Yes, it is a big challenge.  As you rightly said, it is a challenge on people, it is a challenge on food security, and it is a challenge on our economies also as we move forward. Arab states are recognizing these challenges now and they have started putting commitments on them.  We have been hearing commitments on net zero emissions: we have heard it from Saudi Arabia by 2065; we heard it from Kuwait; we heard it from the Emirates; and other countries are committed to it for energy emissions as we go along. But still there is a lot to be done.  I said financing is a key issue because this requires investment.  Now I am talking about a region that is highly indebted, that needs financing, and that cannot sustain to address climate actions to have loans ten times the grants.  We need concessionary loans and we need innovative climate change financing to the region to support countries which are highly indebted, LDCs and countries in conflict. Oil-exporting countries like Kuwait and others are starting to spend billions and billions of dollars — Saudi Arabia, the UAE, Qatar, and all the oil-exporting countries — to mitigate the impact of climate change by having various policies and various projects to have green energy production, capturing, and also engaging in the circular carbon economy to address part of the issues; at the same time creating technologies and utilizing technologies to mitigate the impact of carbon emissions, as well as creating industries for jobs so that transition becomes an economic diversification for these countries also to be independent.   

If carbon is a transition stage of producing oil, it will become a transition and a catalyst for economic diversification to their economies while addressing the climate impact, while bringing the renewable energy mix to their decision-making and planning purposes as we move along.   

There is a balance of the commitment of climate mitigation and addressing climate challenges but also a balance on the development path for the countries and the prosperity of the people for a better quality of life, which is important, and trying to mitigate. But also, as I said, climate change is a global issue, so it is not enough that the regions that are producing oil in the region — compared to global emissions, this region does not emit as much as the global emissions; but we are very much burdened more than what we are emitting, multiples of this.  

This is where we say it is a community, it is a global commitment to mitigate, so that not only the Arab region but other regions — we are seeing a lot of countries that are the least emitters but highly hit by the impact of climate change.   

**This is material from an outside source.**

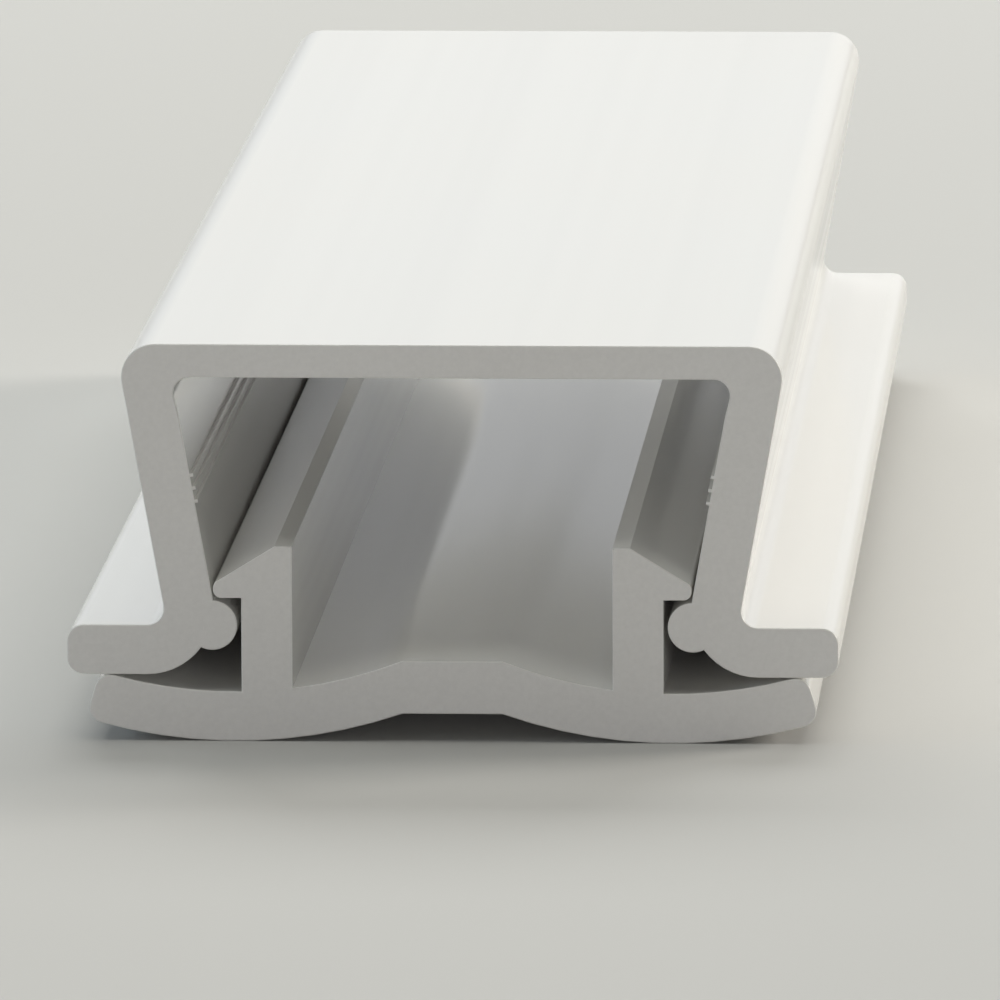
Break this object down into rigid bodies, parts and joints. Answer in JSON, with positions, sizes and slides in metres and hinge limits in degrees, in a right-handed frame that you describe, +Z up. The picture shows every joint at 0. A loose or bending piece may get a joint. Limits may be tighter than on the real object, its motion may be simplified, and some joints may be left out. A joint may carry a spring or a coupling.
{
  "type": "pvc clamping strip",
  "caption": "Clip-on hat-section cover over a clamping base: barbed legs hook over beads inside the cover, and its flanges press down on the base's curved wings.",
  "frame": {"origin": "middle of the strip's length and width, level with the lowest lines of the base's lobes", "axes": "+X across the strip, +Y along it, +Z up to the cover's top"},
  "size_m": [0.0462, 0.15, 0.024],
  "materials": {
    "white_pvc": "satin white, smooth as extruded, with dull saw-cut ends"
  },
  "bodies": {
    "root": {"cover_profile": "white_pvc", "base_profile": "white_pvc"}
  },
  "joints": []
}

There needs to be a good consensus.  Developed countries need to stick to their commitments and address the climate change.  As we were saying, there was a commitment of $100 billion on an annual basis for climate financing, and I think the developed countries need to fulfill this commitment so that countries that are deeply indebted, countries that are highly impacted, can also mitigate the climate changes by having the finances needed as we go along.  

In ESCWA we have the Arab Centre for Climate Change Policies, which will support Arab states by providing them increasing access to climate data and analysis through our digital platforms and online tools.  We have the RICCAR Initiative (The Regional Initiative for the Assessment of Climate Change Impacts on Water Resources and Socio-Economic Vulnerability in the Arab Region) which provides open access to regional climate projections and geospatial data sets that have informed impact and vulnerability assessments at the regional, country, and basin levels. 

We created also a social expenditure monitor, an online tool for budgetary and fiscal reform purposes, so it tracks and allocates resources for climate action for member countries.  We try to support also adopting disruptive technologies such as artificial intelligence (AI) and robotic sensors to help foster dialogues among countries and create much better knowledge. As I said, water is a key issue of this.  We and the World Bank are engaging in a collaborative effort for bringing Arab states in the Mashreq region on groundwater to support water security under a changing climate action. 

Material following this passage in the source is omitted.